Data is the lifeblood of any nonprofit organization. Although most organizations would love to “set it and forget it,” sometimes data has to move. If you’re facing a data migration project—perhaps you’re changing systems and need to move the data from one to another—some key techniques can ease the process. Following best practices when performing data migration tasks can help you ensure that after the data finds its new home, it’s accurate, complete, and easy to access.

Assess Current and Future Needs

Data migration to a new platform is akin to moving house. Before migrating data over, objectively assess the fields and objects you’re using to ensure that they are appropriate to the current and future needs of your nonprofit’s operations, processes, and reporting functions.
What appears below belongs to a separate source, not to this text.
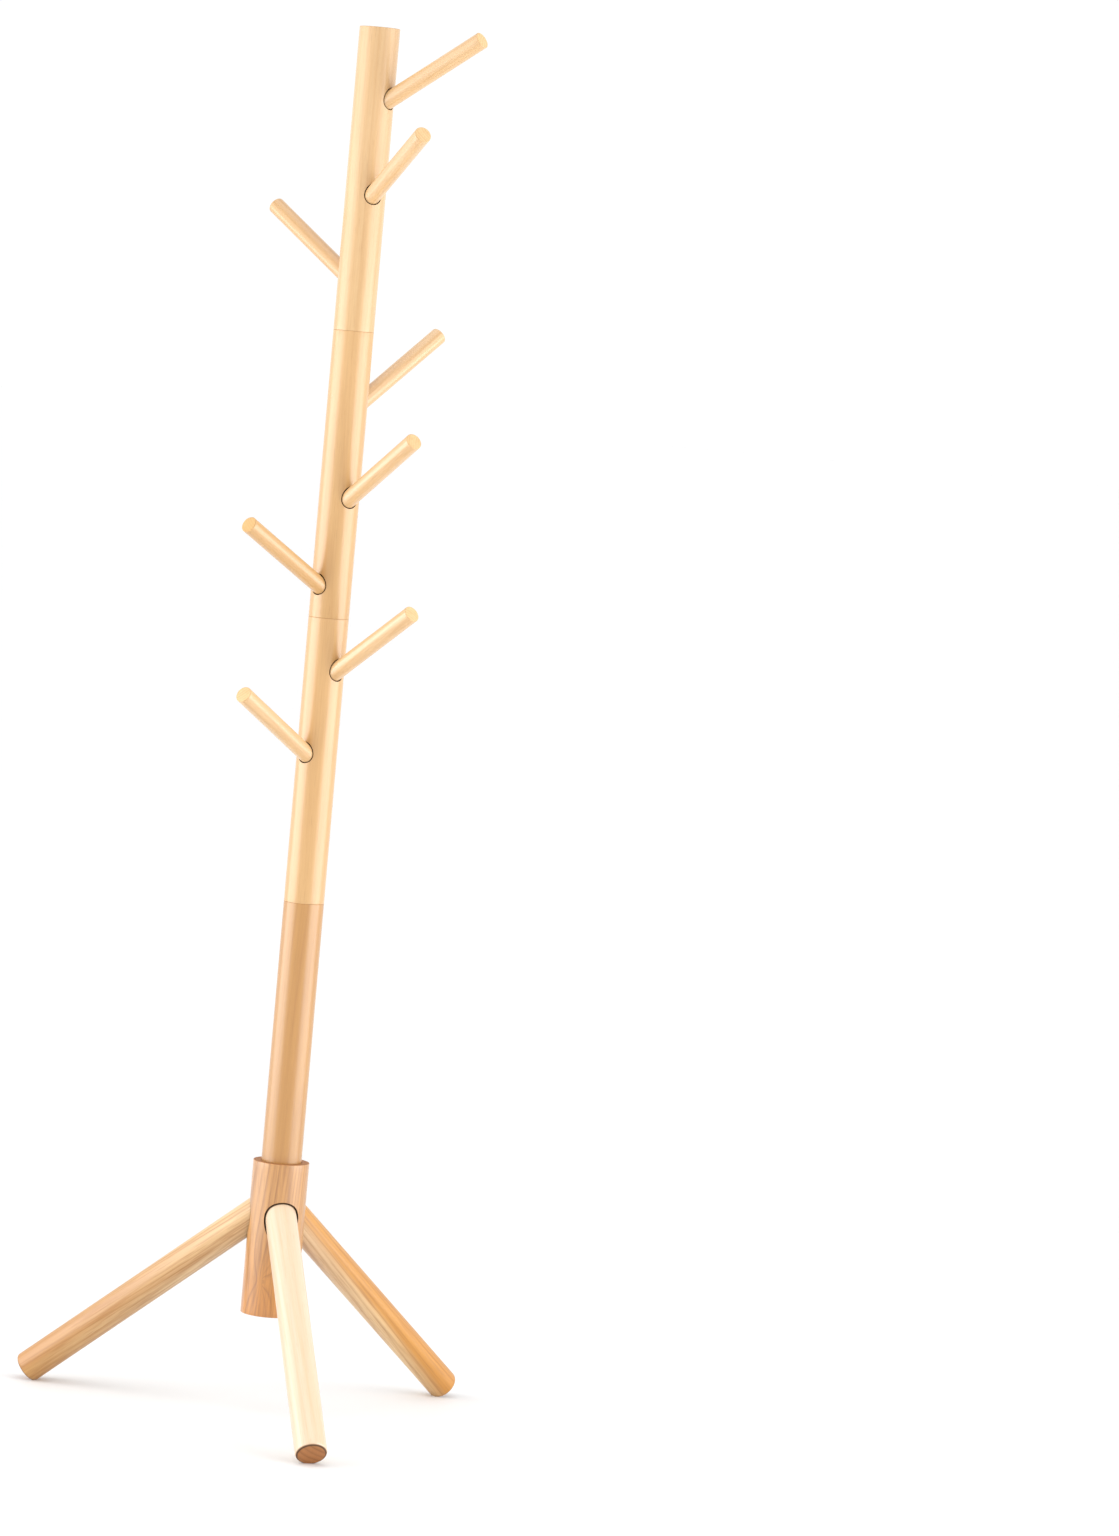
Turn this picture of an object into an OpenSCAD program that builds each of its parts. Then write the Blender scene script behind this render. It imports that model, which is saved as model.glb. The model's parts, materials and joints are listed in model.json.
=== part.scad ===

If they are outdated and no longer useful, scuttle them, or adapt them to meet your organization’s current needs.

Purge Irrelevant and Unnecessary Data

Regulations and compliance requirements can change often in the nonprofit sector. Attempting to migrate huge chunks of data that is no longer necessary or relevant to your organization and integrating it into a new system could require countless additional staff hours and inflate your budget. Thoroughly assess aged data to determine if it must be ported over to the new system. Chances are that once the legal limitations for keeping such data have passed, your organization won’t need it.

Clean Up Data Before Migration

Before the migration of your organization’s data, devote a substantial amount of time to cleaning it up. Delegate individuals with the task of doing so. There are a few key areas that you should pay particular attention to during this cleaning phase:

  • Duplication: Remove duplicate data to streamline functions and reduce confusion.
  • Set Data Policies: It’s not unusual to find incomplete data for contacts, donors and opportunities within a database. Establishing policies that data must meet in order to be included makes business processes easier in the long term. For example, make it a requirement that certain fields, such as a Contact Role, must be filled in for each entry.
  • Remove Incomplete Entries:  Based on the data policies enacted above, remove data that doesn’t meet those parameters so that it isn’t migrated to the new platform.

Establish a Long-term Strategy to Manage Data

Many of the best practices for data integration and migration hinge on using this event as an opportunity to streamline your nonprofit’s information to make it easier to use. This isn’t designed to be a quick fix though. Instead, establish a long-term strategy that can be used to maintain data on a regular basis with the goal of having clean data in the future.